**EXERCISE REQUIREMENTS**
Reply with one number: the count of lines in the data that hold the string "from".

**Stored data entries**
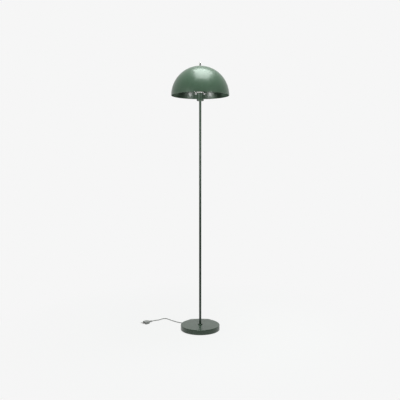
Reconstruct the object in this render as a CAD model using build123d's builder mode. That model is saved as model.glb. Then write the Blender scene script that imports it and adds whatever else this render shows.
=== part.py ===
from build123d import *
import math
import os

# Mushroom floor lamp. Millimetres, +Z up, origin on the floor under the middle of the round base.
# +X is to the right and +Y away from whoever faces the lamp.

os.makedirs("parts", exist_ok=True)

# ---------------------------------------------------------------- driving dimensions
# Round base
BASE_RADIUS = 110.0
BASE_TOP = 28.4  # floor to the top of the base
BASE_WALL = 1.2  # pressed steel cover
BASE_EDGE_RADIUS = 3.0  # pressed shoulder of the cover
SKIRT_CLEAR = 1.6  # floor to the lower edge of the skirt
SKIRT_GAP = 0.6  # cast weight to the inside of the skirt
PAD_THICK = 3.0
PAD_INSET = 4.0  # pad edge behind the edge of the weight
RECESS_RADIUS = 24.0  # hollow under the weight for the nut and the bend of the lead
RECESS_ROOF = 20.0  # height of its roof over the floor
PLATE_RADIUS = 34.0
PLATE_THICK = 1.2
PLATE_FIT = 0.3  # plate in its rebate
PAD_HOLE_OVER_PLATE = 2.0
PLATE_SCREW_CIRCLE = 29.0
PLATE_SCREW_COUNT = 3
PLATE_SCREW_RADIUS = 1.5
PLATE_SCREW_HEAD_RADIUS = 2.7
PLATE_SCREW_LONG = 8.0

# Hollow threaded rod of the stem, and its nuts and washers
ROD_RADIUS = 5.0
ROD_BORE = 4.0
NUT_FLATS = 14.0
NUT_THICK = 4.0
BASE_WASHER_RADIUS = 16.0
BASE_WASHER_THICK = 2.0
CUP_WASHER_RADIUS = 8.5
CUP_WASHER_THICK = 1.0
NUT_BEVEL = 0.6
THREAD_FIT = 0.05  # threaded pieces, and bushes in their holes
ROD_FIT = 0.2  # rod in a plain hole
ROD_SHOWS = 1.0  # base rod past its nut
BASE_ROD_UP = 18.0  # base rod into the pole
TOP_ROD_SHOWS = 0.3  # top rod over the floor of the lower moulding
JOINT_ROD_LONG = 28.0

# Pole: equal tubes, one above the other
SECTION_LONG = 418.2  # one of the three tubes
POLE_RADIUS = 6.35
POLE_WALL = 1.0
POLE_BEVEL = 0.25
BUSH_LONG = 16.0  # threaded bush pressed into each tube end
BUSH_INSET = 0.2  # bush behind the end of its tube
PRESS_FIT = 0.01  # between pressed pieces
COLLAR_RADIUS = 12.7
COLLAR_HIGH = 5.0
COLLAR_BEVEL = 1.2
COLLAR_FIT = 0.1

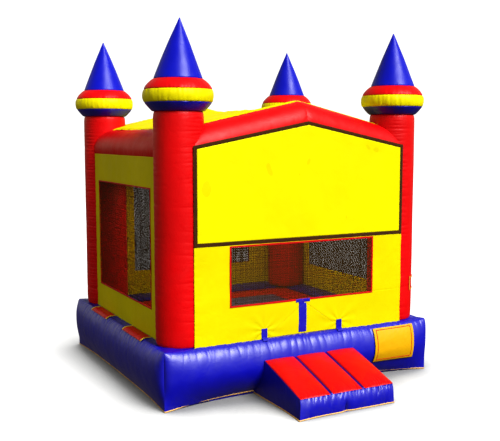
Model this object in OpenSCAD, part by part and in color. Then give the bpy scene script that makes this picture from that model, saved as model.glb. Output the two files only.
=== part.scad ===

**OUTPUT OF THE TASK**
3